- Task directions -
Consider the listing below. Extract exactly the lines from the line containing "for side, word" to the line containing "bpy.context.scene.collection.objects.link(empty)", both included.

- Source material -
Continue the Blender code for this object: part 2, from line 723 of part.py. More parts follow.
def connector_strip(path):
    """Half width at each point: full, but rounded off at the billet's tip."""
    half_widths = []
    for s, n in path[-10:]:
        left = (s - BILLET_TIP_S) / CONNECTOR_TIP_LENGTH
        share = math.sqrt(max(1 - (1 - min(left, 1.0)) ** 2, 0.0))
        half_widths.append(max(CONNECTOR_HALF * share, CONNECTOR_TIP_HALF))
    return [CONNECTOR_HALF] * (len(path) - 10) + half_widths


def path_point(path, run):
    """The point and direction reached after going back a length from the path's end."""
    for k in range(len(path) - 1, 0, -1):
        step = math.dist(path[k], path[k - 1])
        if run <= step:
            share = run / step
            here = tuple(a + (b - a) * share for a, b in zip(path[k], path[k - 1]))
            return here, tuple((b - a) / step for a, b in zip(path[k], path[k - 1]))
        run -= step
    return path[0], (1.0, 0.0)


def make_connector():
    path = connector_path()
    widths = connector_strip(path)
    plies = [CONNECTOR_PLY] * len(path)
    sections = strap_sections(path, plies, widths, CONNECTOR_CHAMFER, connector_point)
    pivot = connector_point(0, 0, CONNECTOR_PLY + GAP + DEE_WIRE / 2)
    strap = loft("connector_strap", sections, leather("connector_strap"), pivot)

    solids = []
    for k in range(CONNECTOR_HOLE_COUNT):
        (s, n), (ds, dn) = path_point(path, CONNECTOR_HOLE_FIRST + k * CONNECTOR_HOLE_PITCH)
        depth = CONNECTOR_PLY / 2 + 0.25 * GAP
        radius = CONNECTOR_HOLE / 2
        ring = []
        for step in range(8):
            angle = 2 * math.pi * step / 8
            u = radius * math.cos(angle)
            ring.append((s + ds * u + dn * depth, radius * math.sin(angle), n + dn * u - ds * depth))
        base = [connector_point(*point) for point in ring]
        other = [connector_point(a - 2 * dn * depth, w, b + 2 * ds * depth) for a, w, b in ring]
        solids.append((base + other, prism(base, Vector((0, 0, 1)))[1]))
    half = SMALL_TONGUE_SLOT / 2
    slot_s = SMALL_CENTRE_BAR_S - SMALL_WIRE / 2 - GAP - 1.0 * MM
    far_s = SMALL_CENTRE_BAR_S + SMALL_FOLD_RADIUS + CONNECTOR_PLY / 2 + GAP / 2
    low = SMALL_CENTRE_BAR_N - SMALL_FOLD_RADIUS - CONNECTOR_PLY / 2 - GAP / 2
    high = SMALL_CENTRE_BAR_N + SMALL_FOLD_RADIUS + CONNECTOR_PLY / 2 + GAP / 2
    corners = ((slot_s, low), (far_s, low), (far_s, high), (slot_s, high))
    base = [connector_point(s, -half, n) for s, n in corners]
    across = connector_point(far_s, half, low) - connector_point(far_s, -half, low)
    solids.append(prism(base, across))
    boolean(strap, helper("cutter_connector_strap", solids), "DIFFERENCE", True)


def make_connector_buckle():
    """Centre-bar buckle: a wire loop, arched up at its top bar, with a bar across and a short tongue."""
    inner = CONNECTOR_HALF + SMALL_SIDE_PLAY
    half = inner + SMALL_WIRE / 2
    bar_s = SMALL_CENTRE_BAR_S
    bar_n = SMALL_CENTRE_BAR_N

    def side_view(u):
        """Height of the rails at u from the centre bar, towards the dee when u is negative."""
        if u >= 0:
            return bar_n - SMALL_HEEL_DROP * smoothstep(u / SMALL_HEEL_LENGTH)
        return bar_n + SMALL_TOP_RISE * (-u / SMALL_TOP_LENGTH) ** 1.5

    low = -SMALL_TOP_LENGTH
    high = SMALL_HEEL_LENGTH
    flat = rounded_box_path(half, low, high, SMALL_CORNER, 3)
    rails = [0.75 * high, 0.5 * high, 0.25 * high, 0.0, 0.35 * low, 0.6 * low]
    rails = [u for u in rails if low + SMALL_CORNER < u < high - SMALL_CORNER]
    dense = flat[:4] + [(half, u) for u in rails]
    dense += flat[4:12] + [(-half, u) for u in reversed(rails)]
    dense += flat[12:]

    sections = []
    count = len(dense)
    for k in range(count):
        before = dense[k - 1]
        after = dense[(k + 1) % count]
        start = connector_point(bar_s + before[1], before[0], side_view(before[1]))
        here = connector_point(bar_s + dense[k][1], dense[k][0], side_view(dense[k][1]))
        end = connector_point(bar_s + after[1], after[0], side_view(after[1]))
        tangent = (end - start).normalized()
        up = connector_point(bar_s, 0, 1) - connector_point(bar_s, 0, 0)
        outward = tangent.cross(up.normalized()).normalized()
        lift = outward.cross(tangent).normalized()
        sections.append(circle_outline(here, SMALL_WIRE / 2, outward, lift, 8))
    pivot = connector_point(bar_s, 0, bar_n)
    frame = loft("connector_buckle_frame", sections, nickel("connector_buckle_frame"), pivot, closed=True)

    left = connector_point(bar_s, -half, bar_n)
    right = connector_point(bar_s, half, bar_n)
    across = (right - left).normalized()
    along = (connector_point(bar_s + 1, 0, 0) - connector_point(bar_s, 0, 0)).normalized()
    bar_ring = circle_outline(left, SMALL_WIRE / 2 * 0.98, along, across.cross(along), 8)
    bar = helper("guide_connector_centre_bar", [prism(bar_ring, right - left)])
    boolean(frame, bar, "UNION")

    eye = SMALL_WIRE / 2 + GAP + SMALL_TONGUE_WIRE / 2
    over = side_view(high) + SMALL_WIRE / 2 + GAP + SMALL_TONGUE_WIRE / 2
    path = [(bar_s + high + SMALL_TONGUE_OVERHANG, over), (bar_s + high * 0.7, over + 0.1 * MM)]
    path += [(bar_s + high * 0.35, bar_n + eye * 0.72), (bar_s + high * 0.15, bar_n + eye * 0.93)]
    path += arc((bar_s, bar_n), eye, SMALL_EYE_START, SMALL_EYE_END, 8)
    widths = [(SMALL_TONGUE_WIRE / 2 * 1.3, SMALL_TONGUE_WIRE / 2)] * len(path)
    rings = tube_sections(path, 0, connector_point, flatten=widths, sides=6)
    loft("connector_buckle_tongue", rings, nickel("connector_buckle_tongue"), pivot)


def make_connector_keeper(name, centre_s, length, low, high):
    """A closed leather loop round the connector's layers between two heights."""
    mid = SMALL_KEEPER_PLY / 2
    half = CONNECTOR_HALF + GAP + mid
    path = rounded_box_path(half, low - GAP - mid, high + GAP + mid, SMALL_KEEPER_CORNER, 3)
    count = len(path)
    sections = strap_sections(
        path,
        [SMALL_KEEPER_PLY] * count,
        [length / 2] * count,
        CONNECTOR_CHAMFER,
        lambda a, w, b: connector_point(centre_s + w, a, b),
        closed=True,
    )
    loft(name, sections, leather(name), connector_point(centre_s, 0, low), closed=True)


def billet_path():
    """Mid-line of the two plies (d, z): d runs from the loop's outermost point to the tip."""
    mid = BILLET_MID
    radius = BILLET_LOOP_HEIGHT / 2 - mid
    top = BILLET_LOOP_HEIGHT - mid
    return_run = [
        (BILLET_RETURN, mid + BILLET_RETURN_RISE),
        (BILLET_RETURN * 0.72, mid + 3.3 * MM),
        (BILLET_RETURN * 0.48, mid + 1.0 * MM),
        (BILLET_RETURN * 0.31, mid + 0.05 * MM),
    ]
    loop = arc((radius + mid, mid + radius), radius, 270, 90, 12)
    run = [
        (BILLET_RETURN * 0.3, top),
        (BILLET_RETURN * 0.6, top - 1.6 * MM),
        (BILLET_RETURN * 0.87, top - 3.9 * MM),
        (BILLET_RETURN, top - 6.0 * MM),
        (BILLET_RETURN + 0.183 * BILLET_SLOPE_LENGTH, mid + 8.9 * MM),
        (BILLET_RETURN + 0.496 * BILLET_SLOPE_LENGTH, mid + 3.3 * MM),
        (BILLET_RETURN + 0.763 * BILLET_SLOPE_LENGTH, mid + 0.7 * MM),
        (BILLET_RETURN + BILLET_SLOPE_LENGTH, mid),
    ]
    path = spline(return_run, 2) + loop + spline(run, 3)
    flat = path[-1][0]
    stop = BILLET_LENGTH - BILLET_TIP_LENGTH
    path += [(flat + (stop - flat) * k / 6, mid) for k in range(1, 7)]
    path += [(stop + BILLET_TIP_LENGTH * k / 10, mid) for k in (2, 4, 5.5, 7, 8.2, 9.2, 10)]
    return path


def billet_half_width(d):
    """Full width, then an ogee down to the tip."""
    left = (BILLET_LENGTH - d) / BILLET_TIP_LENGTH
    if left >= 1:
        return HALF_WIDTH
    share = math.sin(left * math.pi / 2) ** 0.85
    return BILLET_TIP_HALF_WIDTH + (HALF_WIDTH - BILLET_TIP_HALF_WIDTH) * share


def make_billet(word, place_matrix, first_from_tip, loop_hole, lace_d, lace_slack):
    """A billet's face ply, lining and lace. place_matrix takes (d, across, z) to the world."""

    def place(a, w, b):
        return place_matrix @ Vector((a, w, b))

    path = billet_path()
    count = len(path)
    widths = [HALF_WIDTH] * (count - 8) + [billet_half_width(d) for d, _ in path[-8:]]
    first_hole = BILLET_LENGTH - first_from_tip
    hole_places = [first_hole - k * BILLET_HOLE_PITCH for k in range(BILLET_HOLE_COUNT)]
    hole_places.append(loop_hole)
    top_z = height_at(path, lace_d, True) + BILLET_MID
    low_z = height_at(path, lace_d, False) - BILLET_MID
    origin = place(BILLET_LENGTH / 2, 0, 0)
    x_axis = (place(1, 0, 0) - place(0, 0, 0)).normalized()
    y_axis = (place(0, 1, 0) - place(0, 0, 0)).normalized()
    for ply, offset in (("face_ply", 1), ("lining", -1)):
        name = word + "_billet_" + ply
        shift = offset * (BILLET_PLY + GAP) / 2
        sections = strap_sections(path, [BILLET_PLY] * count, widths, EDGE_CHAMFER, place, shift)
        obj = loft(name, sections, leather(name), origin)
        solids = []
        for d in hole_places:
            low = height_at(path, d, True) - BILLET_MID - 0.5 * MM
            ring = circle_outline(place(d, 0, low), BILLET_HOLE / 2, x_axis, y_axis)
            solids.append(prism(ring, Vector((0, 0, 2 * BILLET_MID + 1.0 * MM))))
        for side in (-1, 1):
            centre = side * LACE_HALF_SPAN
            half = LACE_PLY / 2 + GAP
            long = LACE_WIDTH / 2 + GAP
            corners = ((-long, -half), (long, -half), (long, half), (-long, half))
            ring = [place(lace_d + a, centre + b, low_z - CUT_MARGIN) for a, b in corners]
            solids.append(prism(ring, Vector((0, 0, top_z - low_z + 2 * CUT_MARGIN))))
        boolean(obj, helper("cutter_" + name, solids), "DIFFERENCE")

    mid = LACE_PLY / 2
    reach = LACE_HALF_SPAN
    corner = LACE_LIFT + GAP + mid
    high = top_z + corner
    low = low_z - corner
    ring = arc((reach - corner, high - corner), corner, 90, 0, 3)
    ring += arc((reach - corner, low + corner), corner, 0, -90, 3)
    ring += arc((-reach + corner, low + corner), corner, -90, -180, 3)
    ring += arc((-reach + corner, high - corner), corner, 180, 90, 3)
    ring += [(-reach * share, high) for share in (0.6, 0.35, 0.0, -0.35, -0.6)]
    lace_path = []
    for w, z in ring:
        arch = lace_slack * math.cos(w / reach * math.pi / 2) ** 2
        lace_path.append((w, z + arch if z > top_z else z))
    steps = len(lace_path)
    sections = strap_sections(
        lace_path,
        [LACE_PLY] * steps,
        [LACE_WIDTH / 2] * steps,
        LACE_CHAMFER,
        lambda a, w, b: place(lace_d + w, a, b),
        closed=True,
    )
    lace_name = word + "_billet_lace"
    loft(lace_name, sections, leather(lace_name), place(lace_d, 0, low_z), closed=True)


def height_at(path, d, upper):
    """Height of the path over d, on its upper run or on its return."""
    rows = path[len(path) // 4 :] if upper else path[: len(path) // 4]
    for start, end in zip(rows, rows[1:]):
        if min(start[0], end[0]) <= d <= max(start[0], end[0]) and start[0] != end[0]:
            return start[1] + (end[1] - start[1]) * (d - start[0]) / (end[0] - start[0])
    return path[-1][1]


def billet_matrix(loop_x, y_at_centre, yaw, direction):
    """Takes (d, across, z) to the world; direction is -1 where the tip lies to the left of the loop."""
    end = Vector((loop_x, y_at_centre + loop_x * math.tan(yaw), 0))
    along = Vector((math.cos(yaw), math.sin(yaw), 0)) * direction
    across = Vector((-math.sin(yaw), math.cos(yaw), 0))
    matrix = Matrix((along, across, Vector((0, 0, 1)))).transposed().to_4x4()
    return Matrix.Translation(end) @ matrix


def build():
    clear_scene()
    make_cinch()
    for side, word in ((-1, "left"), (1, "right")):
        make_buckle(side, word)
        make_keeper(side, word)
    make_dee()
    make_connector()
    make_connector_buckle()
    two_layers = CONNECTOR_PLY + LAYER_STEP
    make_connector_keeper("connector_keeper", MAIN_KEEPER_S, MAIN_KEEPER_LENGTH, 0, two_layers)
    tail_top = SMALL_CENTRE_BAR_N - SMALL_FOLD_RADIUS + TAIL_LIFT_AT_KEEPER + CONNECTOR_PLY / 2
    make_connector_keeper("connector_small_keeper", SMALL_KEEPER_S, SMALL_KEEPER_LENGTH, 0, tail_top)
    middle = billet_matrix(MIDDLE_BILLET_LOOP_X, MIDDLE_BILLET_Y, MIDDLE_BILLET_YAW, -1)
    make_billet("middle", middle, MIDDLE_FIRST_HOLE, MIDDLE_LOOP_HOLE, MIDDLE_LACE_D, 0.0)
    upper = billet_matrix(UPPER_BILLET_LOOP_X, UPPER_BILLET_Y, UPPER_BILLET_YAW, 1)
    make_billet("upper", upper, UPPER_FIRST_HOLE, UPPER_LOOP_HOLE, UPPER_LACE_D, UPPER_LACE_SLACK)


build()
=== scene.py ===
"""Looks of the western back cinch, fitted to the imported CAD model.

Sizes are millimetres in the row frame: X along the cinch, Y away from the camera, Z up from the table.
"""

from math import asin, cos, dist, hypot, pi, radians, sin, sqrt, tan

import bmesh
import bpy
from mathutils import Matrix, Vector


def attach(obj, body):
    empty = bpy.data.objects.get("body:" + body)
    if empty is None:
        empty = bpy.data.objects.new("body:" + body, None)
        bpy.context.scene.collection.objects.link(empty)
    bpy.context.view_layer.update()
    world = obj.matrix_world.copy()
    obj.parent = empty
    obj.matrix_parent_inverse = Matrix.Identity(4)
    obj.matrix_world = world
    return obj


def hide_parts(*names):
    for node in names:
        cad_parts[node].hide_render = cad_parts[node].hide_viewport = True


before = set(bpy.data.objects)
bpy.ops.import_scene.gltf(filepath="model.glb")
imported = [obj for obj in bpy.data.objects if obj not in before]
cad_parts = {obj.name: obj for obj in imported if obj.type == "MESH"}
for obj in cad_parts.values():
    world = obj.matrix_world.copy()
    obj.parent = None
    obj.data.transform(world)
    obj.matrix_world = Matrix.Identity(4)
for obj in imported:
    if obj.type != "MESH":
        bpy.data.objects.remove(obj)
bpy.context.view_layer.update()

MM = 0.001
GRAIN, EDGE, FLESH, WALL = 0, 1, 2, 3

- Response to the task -
    for side, word in ((-1, "left"), (1, "right")):
        make_buckle(side, word)
        make_keeper(side, word)
    make_dee()
    make_connector()
    make_connector_buckle()
    two_layers = CONNECTOR_PLY + LAYER_STEP
    make_connector_keeper("connector_keeper", MAIN_KEEPER_S, MAIN_KEEPER_LENGTH, 0, two_layers)
    tail_top = SMALL_CENTRE_BAR_N - SMALL_FOLD_RADIUS + TAIL_LIFT_AT_KEEPER + CONNECTOR_PLY / 2
    make_connector_keeper("connector_small_keeper", SMALL_KEEPER_S, SMALL_KEEPER_LENGTH, 0, tail_top)
    middle = billet_matrix(MIDDLE_BILLET_LOOP_X, MIDDLE_BILLET_Y, MIDDLE_BILLET_YAW, -1)
    make_billet("middle", middle, MIDDLE_FIRST_HOLE, MIDDLE_LOOP_HOLE, MIDDLE_LACE_D, 0.0)
    upper = billet_matrix(UPPER_BILLET_LOOP_X, UPPER_BILLET_Y, UPPER_BILLET_YAW, 1)
    make_billet("upper", upper, UPPER_FIRST_HOLE, UPPER_LOOP_HOLE, UPPER_LACE_D, UPPER_LACE_SLACK)


build()
=== scene.py ===
"""Looks of the western back cinch, fitted to the imported CAD model.

Sizes are millimetres in the row frame: X along the cinch, Y away from the camera, Z up from the table.
"""

from math import asin, cos, dist, hypot, pi, radians, sin, sqrt, tan

import bmesh
import bpy
from mathutils import Matrix, Vector


def attach(obj, body):
    empty = bpy.data.objects.get("body:" + body)
    if empty is None:
        empty = bpy.data.objects.new("body:" + body, None)
        bpy.context.scene.collection.objects.link(empty)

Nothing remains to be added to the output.